Ändert sich scheinbar niemals.
Und dafür, dass wir sprachlich alles schön präsentiert bekommen, optimal ausgefeilt, prachtvollst dargestellt sorgen 400 hoch bezahlte Mitarbeiter im sogenannten Bundespresseamt (siehe Heise), quasi die persönliche Propagandaabteilung der Kanzlerin. Das gegen diese Übermacht die (vergleichsweise) kleinen Redaktionen der großen Medien kaum noch ankommen, wundert nicht, die aber dann als „Lügenpresse“ zu bezeichnen, trifft die Falschen, ist aber recht einfach, während es überaus kompliziert wäre, den Einfluss sämtlicher anderer „Think Tanks“ auf den Zeitgeist herauszuarbeiten.
Das es noch schlimmer kommen kann, sieht man gerade in Österreich – jenem Land, das uns schon mal ein besonderes Gastgeschenk hinterlassen hat, jenen Mann, dem wir die Autobahnen und die betriebswirtschaftlich effizienteste Entsorgung von nutzlosen Kostenfaktoren bzw. „Minderleistern“ verdanken.

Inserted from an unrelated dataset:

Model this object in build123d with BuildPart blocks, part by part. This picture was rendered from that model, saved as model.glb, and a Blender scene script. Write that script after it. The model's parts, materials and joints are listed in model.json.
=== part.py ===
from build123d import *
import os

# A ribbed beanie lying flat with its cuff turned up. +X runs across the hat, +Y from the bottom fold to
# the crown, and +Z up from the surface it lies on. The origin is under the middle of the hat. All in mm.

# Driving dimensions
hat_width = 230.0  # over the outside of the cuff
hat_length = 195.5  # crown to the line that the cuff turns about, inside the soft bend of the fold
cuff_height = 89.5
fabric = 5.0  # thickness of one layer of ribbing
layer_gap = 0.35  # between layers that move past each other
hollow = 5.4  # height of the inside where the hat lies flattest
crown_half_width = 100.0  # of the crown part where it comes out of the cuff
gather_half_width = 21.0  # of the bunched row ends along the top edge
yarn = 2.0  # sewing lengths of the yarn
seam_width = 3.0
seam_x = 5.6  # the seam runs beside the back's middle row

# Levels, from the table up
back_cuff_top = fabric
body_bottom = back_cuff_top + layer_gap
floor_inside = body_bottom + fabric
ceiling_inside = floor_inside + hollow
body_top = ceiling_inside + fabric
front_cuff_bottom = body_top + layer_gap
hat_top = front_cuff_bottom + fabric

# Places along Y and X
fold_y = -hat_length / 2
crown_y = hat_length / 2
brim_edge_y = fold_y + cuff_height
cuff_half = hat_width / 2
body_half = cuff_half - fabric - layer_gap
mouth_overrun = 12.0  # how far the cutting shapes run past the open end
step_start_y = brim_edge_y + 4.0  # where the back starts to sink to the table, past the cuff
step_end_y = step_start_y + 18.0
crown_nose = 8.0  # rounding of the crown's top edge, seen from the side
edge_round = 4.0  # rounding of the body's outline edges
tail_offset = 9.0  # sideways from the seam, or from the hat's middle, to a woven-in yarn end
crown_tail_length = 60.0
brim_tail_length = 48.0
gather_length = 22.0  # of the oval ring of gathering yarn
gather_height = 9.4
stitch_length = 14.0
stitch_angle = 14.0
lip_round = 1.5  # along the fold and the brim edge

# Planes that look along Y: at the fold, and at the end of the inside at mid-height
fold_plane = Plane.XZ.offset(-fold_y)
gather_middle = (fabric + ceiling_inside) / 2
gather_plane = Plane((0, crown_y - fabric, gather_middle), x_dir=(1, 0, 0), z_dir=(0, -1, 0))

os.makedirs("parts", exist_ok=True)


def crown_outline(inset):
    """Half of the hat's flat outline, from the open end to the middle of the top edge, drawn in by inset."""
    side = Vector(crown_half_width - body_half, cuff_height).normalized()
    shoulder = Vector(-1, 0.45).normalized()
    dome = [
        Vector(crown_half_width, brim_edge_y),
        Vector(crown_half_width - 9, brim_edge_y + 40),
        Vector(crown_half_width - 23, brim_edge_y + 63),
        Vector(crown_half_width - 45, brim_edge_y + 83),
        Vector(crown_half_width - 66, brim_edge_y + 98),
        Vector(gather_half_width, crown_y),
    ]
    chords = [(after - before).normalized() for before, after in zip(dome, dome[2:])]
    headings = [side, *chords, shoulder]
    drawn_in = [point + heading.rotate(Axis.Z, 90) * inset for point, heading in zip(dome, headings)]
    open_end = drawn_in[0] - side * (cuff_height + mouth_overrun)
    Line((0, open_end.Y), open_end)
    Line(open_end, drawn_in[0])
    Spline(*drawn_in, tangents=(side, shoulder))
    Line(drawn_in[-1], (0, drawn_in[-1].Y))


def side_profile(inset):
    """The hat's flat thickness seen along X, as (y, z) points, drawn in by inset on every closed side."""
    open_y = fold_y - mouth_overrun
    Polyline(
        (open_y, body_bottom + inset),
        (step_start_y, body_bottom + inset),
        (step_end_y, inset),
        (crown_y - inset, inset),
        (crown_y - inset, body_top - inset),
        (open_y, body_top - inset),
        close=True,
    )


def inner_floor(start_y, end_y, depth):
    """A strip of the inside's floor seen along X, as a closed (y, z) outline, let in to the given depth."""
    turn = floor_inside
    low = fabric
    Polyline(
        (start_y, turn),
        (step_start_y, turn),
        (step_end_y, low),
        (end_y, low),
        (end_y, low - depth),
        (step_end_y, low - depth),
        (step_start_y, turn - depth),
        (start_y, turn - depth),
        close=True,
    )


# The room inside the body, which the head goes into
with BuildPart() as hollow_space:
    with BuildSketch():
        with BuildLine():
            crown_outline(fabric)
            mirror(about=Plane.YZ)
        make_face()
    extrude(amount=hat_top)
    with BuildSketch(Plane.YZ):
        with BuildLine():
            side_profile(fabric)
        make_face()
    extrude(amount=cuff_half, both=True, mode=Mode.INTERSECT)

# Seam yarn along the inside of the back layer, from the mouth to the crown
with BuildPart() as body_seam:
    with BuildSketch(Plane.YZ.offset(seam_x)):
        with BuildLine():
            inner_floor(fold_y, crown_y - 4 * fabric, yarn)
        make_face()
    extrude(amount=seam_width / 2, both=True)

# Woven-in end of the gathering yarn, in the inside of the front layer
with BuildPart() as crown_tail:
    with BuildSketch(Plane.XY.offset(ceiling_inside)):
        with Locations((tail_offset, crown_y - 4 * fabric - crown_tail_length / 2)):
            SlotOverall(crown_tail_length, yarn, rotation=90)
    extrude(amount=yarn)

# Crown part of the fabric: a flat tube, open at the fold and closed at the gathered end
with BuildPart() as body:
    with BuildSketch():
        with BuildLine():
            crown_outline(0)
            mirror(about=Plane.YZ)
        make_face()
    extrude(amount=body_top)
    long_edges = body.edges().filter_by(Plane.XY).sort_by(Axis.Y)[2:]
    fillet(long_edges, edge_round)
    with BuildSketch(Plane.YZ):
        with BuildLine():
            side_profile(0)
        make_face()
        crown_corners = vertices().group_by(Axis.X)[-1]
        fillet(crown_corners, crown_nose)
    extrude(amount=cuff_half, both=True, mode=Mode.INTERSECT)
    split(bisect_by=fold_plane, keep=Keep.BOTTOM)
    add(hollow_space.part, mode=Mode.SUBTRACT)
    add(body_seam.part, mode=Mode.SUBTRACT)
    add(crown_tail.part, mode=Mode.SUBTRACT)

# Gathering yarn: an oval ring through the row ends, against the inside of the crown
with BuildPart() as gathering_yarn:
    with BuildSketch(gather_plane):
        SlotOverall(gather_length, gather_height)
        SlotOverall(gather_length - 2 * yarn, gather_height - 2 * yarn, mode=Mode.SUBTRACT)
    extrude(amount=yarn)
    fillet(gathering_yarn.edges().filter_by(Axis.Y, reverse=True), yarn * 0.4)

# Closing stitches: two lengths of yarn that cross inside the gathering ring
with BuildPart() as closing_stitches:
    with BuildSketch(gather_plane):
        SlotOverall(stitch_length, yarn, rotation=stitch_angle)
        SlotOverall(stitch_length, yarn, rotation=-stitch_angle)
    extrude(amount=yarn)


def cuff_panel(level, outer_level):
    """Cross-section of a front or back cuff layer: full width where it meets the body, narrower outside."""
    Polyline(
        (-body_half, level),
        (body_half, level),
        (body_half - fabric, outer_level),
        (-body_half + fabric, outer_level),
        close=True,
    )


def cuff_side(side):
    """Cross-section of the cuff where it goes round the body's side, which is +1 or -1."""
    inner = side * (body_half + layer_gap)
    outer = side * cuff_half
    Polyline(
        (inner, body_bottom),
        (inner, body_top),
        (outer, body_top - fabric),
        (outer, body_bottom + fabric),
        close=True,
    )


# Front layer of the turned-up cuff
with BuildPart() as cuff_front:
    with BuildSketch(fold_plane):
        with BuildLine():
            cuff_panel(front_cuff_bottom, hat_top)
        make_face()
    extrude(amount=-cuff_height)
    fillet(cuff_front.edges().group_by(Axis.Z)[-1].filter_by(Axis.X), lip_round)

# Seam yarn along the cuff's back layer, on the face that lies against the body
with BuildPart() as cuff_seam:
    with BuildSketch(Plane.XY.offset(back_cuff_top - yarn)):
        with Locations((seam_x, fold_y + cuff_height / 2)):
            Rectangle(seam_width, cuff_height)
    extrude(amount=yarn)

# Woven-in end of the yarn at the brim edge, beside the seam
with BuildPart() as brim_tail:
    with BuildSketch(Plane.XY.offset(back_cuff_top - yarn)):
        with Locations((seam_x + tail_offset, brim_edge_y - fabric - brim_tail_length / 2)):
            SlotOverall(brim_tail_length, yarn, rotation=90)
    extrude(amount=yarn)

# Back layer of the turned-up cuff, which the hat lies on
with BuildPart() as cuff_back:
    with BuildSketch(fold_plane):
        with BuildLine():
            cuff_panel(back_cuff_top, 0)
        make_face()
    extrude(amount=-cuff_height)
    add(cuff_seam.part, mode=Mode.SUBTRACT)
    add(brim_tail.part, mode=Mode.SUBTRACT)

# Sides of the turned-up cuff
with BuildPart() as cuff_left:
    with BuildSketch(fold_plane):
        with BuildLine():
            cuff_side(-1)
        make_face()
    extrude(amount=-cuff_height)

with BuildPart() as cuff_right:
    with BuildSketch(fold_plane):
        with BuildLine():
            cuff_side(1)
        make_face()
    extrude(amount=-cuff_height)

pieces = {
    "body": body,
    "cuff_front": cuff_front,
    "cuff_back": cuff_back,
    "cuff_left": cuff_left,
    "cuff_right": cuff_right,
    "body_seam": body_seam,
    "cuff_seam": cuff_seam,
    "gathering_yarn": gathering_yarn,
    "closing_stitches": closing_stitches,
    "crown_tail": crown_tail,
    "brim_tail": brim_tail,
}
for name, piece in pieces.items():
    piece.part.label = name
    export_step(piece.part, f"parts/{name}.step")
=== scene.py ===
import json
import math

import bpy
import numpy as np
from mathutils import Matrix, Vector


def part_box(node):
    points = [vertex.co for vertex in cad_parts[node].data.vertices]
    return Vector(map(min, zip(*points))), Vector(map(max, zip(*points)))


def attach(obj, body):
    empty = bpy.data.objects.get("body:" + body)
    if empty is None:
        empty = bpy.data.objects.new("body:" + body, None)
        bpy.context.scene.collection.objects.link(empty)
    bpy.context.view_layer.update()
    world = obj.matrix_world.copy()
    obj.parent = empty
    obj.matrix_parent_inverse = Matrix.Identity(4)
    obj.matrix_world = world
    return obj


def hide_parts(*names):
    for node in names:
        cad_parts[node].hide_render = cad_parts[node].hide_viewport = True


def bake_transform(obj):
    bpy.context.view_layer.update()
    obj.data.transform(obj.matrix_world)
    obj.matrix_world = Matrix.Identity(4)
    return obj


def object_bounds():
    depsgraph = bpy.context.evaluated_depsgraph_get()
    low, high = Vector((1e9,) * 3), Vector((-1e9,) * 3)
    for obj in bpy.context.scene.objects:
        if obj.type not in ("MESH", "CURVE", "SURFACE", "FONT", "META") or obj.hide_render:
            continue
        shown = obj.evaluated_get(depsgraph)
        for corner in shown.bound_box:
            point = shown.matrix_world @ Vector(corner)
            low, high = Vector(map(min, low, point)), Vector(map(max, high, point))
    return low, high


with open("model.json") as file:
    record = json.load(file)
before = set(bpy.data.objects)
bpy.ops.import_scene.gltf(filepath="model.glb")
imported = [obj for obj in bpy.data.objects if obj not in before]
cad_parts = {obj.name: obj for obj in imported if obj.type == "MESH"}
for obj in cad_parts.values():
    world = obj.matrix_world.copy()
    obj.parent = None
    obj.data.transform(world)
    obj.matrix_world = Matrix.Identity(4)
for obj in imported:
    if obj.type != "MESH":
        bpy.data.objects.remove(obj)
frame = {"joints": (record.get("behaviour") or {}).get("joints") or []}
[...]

Aktuell gibt es in diesem Land einen Maulkorberlass für alle Mitarbeiter des öffentlichen Rundfunks, die sich fortan auch privat nicht mehr kritisch über die Regierung äußern dürfen (siehe Süddeutsche Zeitung) – nur ein Aspekt vom Umbau Österreichs zu einer … nun, völlig neuen Art von Staat, der für viele das neue Vorbild für ganz Europa werden soll (siehe Süddeutsche).
Da regt sich ein Geist, der … lange als tot galt. Und während sich das Volk in einem symbolischen „Kampf gegen Rechts“ aufstellt, verliert es den Kampf gegen Ultrarechts (also: gegen die Großgrundbesitzer, um mal im 19.Jahrhundert zu bleiben) auf ganzer Linie, weil dieser Kampf von Oben nach Unten geführt wird: mit äußerster Präzision, exaktester Planung und listenreichen Tricks. Ganz neu in diesem Orchester: Wahrheitsverdrehung bei Facebook: hier wurde nun jemand für 30 Tage gesperrt, weil er in der Gruppe „Politik und Zeitgeschehen“ behauptete, es hätte nach dem zweiten Weltkrieg keine richtige Entnazifizierung gegeben.
Für diese Ansicht könnte ich viele Dokumente beibringen, doch „Wahrheit“ ist ab dem 1.Juni 2018: alle Nazis lösten sich am 8.5.1945 vollkommen in Luft auf, übrig blieb ein geschundenes Volk von lupenreinen Demokraten.
Die Rechnung für diese irre Sicht der Welt … wird noch sehr hoch ausfallen.